STATED EXERCISE
Output exactly, and only, the lines from the line containing "dome_r = CASE_CAVITY_R - 0.1" through the line containing "obj.parent = empty", both included.

SOURCE DATA
· · · · · · ·
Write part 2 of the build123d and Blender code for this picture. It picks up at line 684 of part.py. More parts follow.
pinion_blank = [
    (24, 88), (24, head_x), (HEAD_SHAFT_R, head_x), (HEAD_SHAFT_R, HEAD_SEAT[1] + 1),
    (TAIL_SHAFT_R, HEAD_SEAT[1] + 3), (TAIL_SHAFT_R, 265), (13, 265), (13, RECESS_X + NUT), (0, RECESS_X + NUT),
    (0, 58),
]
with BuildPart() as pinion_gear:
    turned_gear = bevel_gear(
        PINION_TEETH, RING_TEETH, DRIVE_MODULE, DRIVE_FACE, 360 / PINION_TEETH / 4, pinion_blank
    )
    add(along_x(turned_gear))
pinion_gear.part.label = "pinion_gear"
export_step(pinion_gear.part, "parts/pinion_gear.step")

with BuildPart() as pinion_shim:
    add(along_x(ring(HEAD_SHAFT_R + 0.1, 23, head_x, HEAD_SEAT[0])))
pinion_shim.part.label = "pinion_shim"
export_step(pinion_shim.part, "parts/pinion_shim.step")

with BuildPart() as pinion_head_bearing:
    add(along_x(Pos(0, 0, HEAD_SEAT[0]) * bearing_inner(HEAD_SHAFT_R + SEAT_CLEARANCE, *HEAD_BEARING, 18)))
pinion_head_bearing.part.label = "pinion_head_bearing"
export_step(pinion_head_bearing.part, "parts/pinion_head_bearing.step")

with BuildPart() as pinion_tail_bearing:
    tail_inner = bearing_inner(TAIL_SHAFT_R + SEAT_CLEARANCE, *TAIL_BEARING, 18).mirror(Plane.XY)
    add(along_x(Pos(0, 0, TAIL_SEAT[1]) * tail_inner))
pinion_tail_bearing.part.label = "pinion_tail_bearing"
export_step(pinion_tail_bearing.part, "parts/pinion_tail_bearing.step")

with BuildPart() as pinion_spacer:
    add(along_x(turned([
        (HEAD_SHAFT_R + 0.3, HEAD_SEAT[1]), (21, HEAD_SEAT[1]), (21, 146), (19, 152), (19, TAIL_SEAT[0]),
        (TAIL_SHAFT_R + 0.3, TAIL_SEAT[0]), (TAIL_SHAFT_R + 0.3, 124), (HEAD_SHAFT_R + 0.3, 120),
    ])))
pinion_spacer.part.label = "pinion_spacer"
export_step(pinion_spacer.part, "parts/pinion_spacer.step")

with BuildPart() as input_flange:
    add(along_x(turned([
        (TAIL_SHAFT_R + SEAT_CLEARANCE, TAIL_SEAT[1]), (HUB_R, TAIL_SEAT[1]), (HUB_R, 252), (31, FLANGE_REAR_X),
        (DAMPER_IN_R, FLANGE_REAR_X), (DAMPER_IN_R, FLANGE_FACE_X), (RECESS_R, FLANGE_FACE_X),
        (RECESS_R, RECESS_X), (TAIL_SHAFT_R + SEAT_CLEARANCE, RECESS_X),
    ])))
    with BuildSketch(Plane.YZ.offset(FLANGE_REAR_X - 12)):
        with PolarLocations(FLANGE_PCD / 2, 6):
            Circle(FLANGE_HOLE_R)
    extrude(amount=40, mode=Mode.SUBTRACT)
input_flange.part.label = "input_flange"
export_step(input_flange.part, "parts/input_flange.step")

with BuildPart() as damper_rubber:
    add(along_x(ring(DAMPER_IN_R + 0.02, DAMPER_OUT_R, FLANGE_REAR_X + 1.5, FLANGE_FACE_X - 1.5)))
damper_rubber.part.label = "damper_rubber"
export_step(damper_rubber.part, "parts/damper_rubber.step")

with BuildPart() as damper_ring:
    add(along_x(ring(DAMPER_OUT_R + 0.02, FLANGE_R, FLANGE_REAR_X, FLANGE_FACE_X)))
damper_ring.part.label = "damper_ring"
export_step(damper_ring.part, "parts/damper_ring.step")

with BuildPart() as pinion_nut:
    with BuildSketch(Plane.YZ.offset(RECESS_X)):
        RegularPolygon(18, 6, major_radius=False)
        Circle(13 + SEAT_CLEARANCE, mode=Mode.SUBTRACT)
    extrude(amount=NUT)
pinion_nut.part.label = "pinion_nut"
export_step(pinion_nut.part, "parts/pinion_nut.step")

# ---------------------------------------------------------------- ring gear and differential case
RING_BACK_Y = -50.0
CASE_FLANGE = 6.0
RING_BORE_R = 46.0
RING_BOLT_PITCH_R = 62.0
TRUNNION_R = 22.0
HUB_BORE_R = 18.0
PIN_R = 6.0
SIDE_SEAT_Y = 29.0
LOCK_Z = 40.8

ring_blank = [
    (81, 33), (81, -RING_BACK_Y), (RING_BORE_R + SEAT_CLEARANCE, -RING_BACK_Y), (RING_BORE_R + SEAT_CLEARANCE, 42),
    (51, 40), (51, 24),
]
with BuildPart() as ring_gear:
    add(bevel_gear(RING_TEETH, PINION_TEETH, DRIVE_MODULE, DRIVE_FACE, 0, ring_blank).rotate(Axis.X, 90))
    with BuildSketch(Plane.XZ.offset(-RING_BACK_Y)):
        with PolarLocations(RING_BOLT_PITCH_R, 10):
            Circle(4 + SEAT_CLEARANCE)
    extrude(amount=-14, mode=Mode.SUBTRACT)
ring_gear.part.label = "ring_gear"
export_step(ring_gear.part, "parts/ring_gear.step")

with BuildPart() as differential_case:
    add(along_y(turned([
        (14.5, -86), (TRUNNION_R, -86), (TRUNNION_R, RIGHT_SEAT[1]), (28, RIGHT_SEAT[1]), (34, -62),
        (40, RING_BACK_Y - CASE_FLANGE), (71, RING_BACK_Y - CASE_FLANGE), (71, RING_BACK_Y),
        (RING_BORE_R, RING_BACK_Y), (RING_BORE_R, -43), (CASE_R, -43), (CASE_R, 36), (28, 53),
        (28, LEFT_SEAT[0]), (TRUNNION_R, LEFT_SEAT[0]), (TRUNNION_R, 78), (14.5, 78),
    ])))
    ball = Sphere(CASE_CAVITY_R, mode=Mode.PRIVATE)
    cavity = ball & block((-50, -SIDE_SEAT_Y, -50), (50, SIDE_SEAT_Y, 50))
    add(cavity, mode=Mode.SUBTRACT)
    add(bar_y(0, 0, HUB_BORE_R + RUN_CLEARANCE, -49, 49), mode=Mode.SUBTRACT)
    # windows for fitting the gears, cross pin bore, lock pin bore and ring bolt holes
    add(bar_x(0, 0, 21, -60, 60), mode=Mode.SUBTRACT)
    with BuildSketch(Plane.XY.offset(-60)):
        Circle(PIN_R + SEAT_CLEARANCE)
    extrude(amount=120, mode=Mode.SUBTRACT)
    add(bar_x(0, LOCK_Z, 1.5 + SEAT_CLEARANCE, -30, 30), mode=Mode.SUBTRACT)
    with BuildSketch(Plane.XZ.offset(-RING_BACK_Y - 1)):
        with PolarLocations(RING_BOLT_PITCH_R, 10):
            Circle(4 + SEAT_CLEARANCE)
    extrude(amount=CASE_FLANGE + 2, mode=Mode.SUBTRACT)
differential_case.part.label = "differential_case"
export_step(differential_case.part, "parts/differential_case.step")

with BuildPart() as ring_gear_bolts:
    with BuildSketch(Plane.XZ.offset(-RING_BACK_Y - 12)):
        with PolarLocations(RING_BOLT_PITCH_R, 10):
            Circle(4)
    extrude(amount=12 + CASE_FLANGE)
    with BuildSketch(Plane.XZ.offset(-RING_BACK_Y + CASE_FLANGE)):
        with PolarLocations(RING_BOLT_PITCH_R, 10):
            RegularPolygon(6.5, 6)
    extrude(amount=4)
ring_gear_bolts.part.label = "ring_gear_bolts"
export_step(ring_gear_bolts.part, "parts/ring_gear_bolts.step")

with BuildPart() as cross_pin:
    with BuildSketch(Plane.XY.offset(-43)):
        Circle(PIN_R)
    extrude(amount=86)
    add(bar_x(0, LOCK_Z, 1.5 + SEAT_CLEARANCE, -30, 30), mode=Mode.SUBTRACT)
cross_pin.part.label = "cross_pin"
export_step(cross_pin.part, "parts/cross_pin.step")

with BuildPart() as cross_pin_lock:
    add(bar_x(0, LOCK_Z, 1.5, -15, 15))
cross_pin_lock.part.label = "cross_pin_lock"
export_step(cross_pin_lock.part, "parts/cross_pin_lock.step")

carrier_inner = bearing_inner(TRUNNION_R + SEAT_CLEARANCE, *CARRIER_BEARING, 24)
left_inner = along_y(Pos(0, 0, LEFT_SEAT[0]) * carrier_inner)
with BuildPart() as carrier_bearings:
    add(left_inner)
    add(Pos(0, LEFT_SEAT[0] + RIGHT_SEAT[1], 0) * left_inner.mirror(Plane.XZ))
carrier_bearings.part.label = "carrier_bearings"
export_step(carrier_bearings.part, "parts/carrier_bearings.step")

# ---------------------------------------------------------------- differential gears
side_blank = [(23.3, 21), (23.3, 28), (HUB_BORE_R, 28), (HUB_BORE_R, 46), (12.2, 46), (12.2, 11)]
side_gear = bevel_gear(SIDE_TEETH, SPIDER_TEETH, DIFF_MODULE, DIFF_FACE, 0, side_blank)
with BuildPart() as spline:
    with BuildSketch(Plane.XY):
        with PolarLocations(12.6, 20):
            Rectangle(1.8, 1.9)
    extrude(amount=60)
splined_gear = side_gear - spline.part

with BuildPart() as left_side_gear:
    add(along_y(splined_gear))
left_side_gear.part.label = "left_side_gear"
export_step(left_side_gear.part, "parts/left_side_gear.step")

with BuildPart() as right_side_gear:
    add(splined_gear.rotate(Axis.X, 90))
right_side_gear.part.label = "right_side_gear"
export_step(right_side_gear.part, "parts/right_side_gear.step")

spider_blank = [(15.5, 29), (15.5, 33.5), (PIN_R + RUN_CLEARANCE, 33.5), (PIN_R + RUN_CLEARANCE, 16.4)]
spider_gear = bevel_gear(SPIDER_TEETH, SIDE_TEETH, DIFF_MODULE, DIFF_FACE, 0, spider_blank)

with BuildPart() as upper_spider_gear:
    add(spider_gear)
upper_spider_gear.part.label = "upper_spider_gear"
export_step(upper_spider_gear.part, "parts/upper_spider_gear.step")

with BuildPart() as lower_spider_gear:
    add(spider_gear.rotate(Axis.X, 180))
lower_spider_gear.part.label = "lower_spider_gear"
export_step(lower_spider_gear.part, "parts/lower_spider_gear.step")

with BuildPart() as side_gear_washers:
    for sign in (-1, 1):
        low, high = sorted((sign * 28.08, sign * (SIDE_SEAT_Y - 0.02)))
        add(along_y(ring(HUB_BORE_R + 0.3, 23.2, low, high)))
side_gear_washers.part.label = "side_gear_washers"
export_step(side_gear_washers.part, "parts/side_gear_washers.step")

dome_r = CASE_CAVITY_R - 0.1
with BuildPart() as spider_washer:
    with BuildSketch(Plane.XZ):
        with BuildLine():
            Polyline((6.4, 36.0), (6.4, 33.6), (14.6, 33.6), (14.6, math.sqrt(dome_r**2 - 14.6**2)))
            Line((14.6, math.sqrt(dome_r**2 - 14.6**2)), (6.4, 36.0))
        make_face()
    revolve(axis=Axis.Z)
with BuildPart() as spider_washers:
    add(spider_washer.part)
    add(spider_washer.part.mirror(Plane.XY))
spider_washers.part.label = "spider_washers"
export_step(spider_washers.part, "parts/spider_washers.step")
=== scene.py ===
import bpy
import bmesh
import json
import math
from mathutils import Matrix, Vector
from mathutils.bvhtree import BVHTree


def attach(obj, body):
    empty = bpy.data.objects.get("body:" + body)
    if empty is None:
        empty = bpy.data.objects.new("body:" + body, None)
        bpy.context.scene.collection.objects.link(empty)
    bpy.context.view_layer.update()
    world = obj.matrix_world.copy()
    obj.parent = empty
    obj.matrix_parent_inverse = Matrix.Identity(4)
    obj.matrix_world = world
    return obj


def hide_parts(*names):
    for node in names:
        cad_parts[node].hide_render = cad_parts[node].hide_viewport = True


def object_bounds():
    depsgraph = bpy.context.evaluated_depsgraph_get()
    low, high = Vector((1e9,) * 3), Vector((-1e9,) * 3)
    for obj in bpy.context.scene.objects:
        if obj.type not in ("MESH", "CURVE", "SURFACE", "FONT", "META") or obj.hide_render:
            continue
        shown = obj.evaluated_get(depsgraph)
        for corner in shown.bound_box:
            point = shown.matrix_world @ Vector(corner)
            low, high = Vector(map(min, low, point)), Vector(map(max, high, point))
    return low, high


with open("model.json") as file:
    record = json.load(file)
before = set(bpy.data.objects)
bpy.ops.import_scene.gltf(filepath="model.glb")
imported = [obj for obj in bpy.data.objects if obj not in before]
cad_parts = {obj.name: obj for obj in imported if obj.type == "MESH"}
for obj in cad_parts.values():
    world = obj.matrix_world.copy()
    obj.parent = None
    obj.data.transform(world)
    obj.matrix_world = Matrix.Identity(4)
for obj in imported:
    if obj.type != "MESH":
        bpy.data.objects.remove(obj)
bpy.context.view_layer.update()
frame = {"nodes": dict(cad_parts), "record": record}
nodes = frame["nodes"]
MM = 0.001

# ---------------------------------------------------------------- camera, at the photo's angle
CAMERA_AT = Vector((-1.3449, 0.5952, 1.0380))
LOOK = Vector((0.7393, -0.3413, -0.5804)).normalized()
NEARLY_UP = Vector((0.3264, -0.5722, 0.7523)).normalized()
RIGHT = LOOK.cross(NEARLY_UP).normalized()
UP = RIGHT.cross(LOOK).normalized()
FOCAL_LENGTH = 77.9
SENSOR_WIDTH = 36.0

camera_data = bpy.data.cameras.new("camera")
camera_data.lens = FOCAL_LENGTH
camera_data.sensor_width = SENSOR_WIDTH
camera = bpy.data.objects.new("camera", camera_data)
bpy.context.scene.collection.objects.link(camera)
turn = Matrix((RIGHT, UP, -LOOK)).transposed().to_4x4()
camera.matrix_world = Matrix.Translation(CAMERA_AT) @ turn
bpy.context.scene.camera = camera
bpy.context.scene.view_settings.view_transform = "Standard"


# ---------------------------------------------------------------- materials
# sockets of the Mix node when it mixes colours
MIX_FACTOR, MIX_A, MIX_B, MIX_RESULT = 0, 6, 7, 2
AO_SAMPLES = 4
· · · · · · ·
THE RESULT
dome_r = CASE_CAVITY_R - 0.1
with BuildPart() as spider_washer:
    with BuildSketch(Plane.XZ):
        with BuildLine():
            Polyline((6.4, 36.0), (6.4, 33.6), (14.6, 33.6), (14.6, math.sqrt(dome_r**2 - 14.6**2)))
            Line((14.6, math.sqrt(dome_r**2 - 14.6**2)), (6.4, 36.0))
        make_face()
    revolve(axis=Axis.Z)
with BuildPart() as spider_washers:
    add(spider_washer.part)
    add(spider_washer.part.mirror(Plane.XY))
spider_washers.part.label = "spider_washers"
export_step(spider_washers.part, "parts/spider_washers.step")
=== scene.py ===
import bpy
import bmesh
import json
import math
from mathutils import Matrix, Vector
from mathutils.bvhtree import BVHTree


def attach(obj, body):
    empty = bpy.data.objects.get("body:" + body)
    if empty is None:
        empty = bpy.data.objects.new("body:" + body, None)
        bpy.context.scene.collection.objects.link(empty)
    bpy.context.view_layer.update()
    world = obj.matrix_world.copy()
    obj.parent = empty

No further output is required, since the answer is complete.